AIM OF THE EXERCISE: Set down every record once more, exactly as given.

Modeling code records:
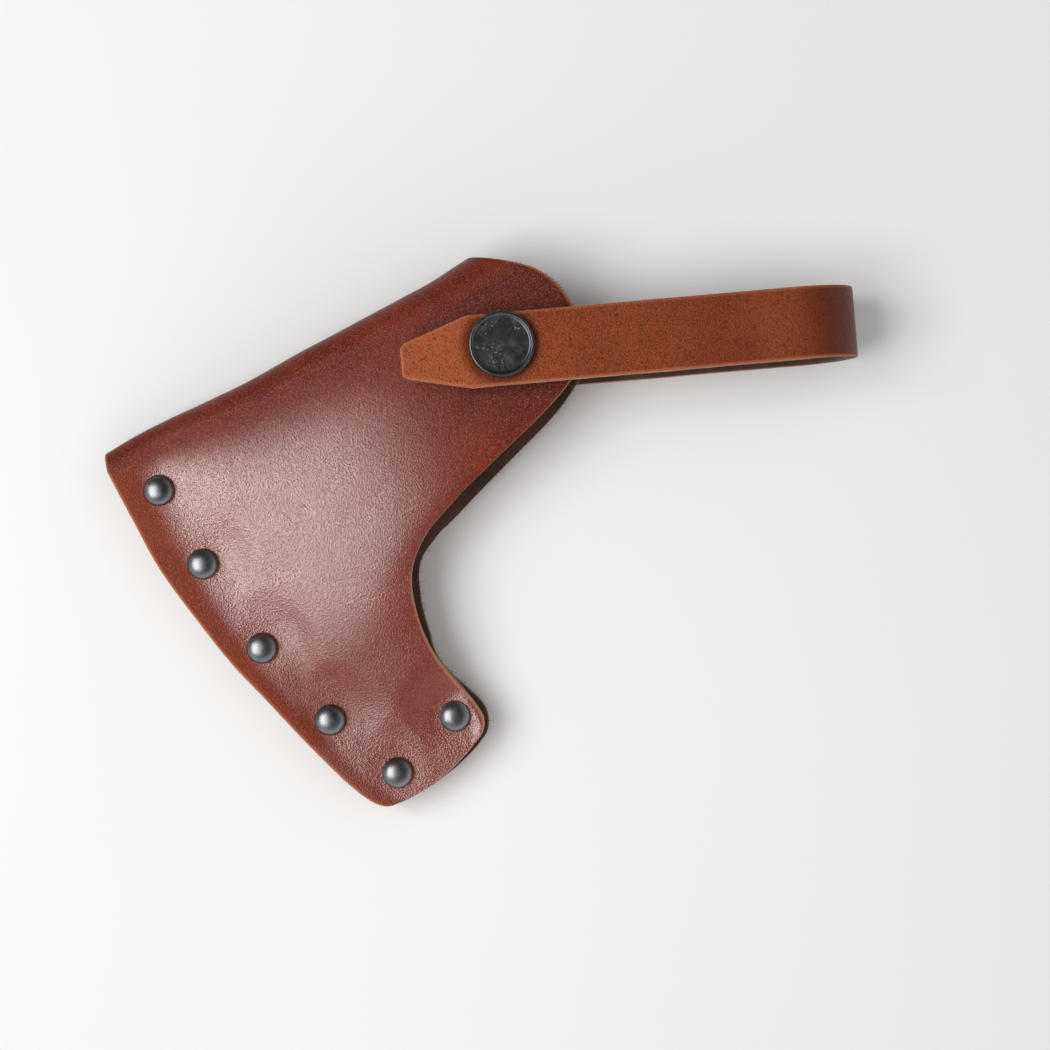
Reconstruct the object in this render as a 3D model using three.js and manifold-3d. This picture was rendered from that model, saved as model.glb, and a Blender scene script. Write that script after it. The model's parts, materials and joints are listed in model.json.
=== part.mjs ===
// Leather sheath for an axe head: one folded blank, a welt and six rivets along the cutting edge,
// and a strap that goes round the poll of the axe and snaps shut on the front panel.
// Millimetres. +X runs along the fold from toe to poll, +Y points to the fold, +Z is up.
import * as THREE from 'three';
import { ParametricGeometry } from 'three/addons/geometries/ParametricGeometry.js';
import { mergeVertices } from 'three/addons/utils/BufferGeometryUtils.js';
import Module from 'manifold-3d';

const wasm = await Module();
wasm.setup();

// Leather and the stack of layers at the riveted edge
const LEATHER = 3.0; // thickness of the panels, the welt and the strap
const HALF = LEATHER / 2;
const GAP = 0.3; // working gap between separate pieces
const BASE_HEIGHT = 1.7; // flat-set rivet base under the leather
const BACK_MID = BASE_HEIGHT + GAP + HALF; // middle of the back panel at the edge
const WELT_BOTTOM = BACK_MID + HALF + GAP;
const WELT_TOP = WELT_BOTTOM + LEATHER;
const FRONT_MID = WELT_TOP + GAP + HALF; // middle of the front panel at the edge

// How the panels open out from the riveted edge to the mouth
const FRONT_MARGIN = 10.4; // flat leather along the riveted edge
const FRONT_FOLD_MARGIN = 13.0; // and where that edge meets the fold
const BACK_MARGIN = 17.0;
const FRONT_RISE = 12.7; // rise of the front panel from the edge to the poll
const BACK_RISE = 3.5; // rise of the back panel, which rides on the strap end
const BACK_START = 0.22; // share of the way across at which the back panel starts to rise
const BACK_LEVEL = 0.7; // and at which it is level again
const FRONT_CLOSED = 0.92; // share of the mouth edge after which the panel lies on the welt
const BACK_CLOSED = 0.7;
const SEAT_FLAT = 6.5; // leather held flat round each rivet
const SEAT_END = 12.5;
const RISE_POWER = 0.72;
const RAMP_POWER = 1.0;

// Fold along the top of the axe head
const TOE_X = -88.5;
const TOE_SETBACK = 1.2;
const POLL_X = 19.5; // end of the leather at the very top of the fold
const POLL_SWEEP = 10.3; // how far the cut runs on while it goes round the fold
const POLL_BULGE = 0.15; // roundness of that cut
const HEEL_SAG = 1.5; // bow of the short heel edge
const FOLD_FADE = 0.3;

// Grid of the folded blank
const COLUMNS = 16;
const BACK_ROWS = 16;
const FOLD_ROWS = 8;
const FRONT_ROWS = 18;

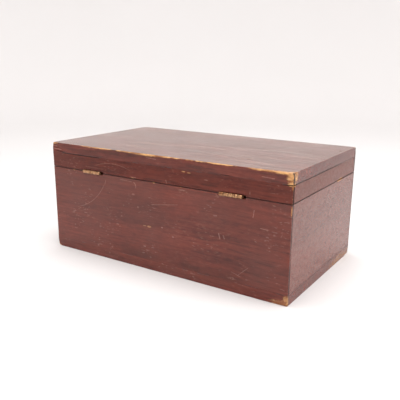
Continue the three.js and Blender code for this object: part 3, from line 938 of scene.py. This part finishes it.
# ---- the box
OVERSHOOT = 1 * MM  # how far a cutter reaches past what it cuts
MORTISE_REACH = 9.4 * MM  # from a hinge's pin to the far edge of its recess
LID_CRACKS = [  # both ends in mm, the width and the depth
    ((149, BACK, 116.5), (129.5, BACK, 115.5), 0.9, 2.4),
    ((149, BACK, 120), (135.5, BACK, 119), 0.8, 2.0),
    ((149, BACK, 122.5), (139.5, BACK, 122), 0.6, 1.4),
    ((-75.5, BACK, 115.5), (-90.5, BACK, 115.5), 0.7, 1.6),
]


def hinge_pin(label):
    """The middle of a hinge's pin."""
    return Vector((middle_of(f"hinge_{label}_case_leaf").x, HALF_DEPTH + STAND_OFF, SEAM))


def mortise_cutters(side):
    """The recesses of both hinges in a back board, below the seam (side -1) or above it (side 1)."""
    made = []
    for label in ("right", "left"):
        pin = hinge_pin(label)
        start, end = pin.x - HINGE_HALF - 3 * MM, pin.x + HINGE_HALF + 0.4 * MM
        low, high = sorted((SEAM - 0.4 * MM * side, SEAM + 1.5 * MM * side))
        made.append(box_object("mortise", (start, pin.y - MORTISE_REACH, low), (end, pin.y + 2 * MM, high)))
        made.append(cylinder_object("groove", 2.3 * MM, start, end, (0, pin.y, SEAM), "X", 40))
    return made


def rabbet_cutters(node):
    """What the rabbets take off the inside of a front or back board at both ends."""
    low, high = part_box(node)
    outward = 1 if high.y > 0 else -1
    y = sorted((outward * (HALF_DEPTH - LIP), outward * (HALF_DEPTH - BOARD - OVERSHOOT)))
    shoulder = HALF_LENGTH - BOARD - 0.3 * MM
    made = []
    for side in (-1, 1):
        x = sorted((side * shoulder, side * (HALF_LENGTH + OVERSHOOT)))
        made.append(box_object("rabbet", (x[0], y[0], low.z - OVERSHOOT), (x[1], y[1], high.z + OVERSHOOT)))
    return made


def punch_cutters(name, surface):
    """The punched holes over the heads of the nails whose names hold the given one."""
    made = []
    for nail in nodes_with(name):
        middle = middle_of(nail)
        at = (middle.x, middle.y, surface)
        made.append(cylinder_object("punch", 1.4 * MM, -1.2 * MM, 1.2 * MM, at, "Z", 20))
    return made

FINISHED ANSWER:
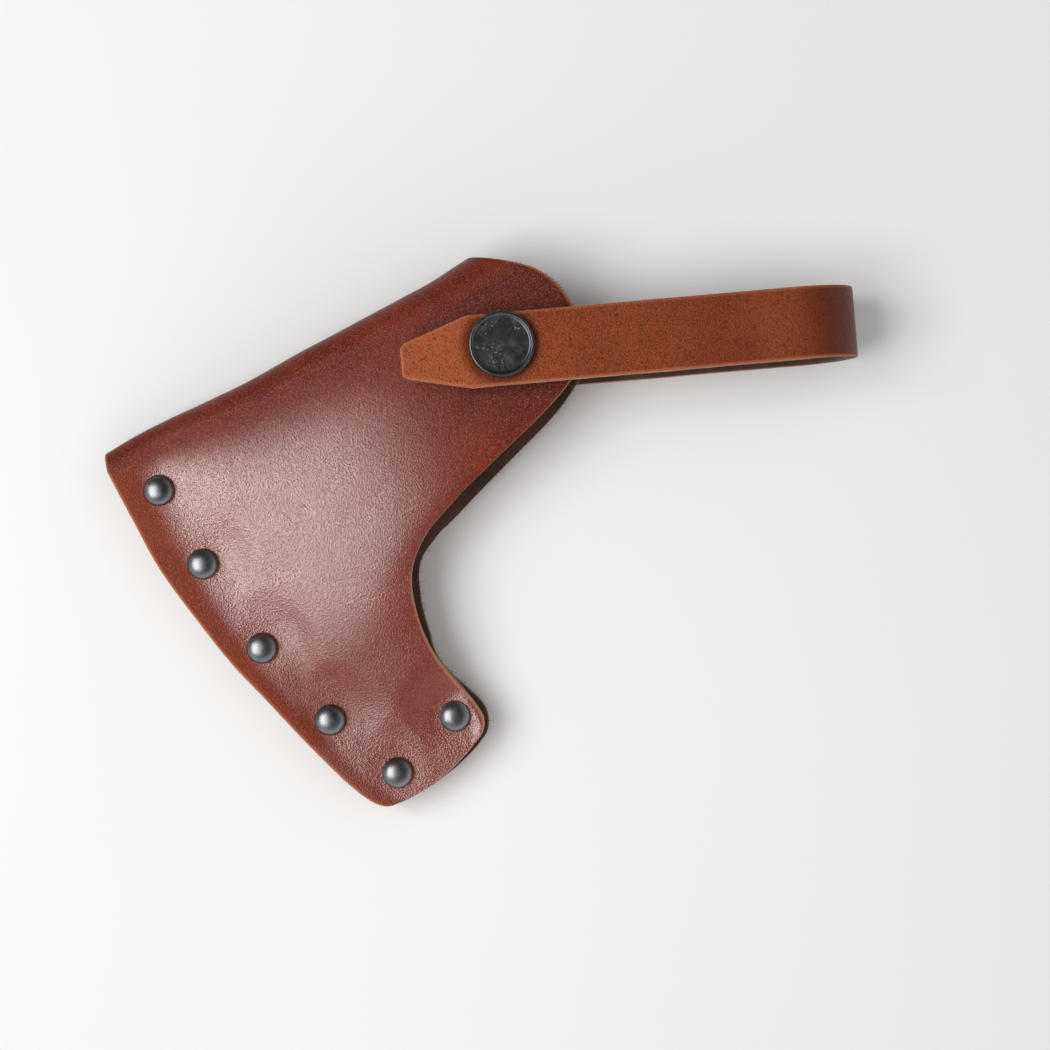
Reconstruct the object in this render as a 3D model using three.js and manifold-3d. This picture was rendered from that model, saved as model.glb, and a Blender scene script. Write that script after it. The model's parts, materials and joints are listed in model.json.
=== part.mjs ===
// Leather sheath for an axe head: one folded blank, a welt and six rivets along the cutting edge,
// and a strap that goes round the poll of the axe and snaps shut on the front panel.
// Millimetres. +X runs along the fold from toe to poll, +Y points to the fold, +Z is up.
import * as THREE from 'three';
import { ParametricGeometry } from 'three/addons/geometries/ParametricGeometry.js';
import { mergeVertices } from 'three/addons/utils/BufferGeometryUtils.js';
import Module from 'manifold-3d';

const wasm = await Module();
wasm.setup();

// Leather and the stack of layers at the riveted edge
const LEATHER = 3.0; // thickness of the panels, the welt and the strap
const HALF = LEATHER / 2;
const GAP = 0.3; // working gap between separate pieces
const BASE_HEIGHT = 1.7; // flat-set rivet base under the leather
const BACK_MID = BASE_HEIGHT + GAP + HALF; // middle of the back panel at the edge
const WELT_BOTTOM = BACK_MID + HALF + GAP;
const WELT_TOP = WELT_BOTTOM + LEATHER;
const FRONT_MID = WELT_TOP + GAP + HALF; // middle of the front panel at the edge

// How the panels open out from the riveted edge to the mouth
const FRONT_MARGIN = 10.4; // flat leather along the riveted edge
const FRONT_FOLD_MARGIN = 13.0; // and where that edge meets the fold
const BACK_MARGIN = 17.0;
const FRONT_RISE = 12.7; // rise of the front panel from the edge to the poll
const BACK_RISE = 3.5; // rise of the back panel, which rides on the strap end
const BACK_START = 0.22; // share of the way across at which the back panel starts to rise
const BACK_LEVEL = 0.7; // and at which it is level again
const FRONT_CLOSED = 0.92; // share of the mouth edge after which the panel lies on the welt
const BACK_CLOSED = 0.7;
const SEAT_FLAT = 6.5; // leather held flat round each rivet
const SEAT_END = 12.5;
const RISE_POWER = 0.72;
const RAMP_POWER = 1.0;

// Fold along the top of the axe head
const TOE_X = -88.5;
const TOE_SETBACK = 1.2;
const POLL_X = 19.5; // end of the leather at the very top of the fold
const POLL_SWEEP = 10.3; // how far the cut runs on while it goes round the fold
const POLL_BULGE = 0.15; // roundness of that cut
const HEEL_SAG = 1.5; // bow of the short heel edge
const FOLD_FADE = 0.3;

// Grid of the folded blank
const COLUMNS = 16;
const BACK_ROWS = 16;
const FOLD_ROWS = 8;
const FRONT_ROWS = 18;

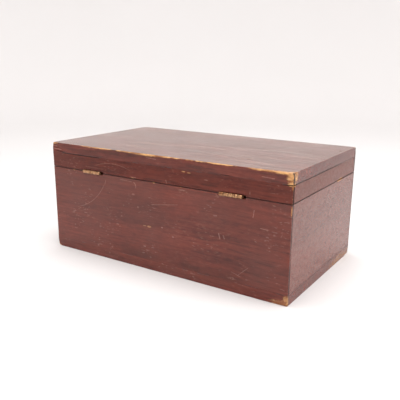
Continue the three.js and Blender code for this object: part 3, from line 938 of scene.py. This part finishes it.
# ---- the box
OVERSHOOT = 1 * MM  # how far a cutter reaches past what it cuts
MORTISE_REACH = 9.4 * MM  # from a hinge's pin to the far edge of its recess
LID_CRACKS = [  # both ends in mm, the width and the depth
    ((149, BACK, 116.5), (129.5, BACK, 115.5), 0.9, 2.4),
    ((149, BACK, 120), (135.5, BACK, 119), 0.8, 2.0),
    ((149, BACK, 122.5), (139.5, BACK, 122), 0.6, 1.4),
    ((-75.5, BACK, 115.5), (-90.5, BACK, 115.5), 0.7, 1.6),
]


def hinge_pin(label):
    """The middle of a hinge's pin."""
    return Vector((middle_of(f"hinge_{label}_case_leaf").x, HALF_DEPTH + STAND_OFF, SEAM))


def mortise_cutters(side):
    """The recesses of both hinges in a back board, below the seam (side -1) or above it (side 1)."""
    made = []
    for label in ("right", "left"):
        pin = hinge_pin(label)
        start, end = pin.x - HINGE_HALF - 3 * MM, pin.x + HINGE_HALF + 0.4 * MM
        low, high = sorted((SEAM - 0.4 * MM * side, SEAM + 1.5 * MM * side))
        made.append(box_object("mortise", (start, pin.y - MORTISE_REACH, low), (end, pin.y + 2 * MM, high)))
        made.append(cylinder_object("groove", 2.3 * MM, start, end, (0, pin.y, SEAM), "X", 40))
    return made


def rabbet_cutters(node):
    """What the rabbets take off the inside of a front or back board at both ends."""
    low, high = part_box(node)
    outward = 1 if high.y > 0 else -1
    y = sorted((outward * (HALF_DEPTH - LIP), outward * (HALF_DEPTH - BOARD - OVERSHOOT)))
    shoulder = HALF_LENGTH - BOARD - 0.3 * MM
    made = []
    for side in (-1, 1):
        x = sorted((side * shoulder, side * (HALF_LENGTH + OVERSHOOT)))
        made.append(box_object("rabbet", (x[0], y[0], low.z - OVERSHOOT), (x[1], y[1], high.z + OVERSHOOT)))
    return made


def punch_cutters(name, surface):
    """The punched holes over the heads of the nails whose names hold the given one."""
    made = []
    for nail in nodes_with(name):
        middle = middle_of(nail)
        at = (middle.x, middle.y, surface)
        made.append(cylinder_object("punch", 1.4 * MM, -1.2 * MM, 1.2 * MM, at, "Z", 20))
    return made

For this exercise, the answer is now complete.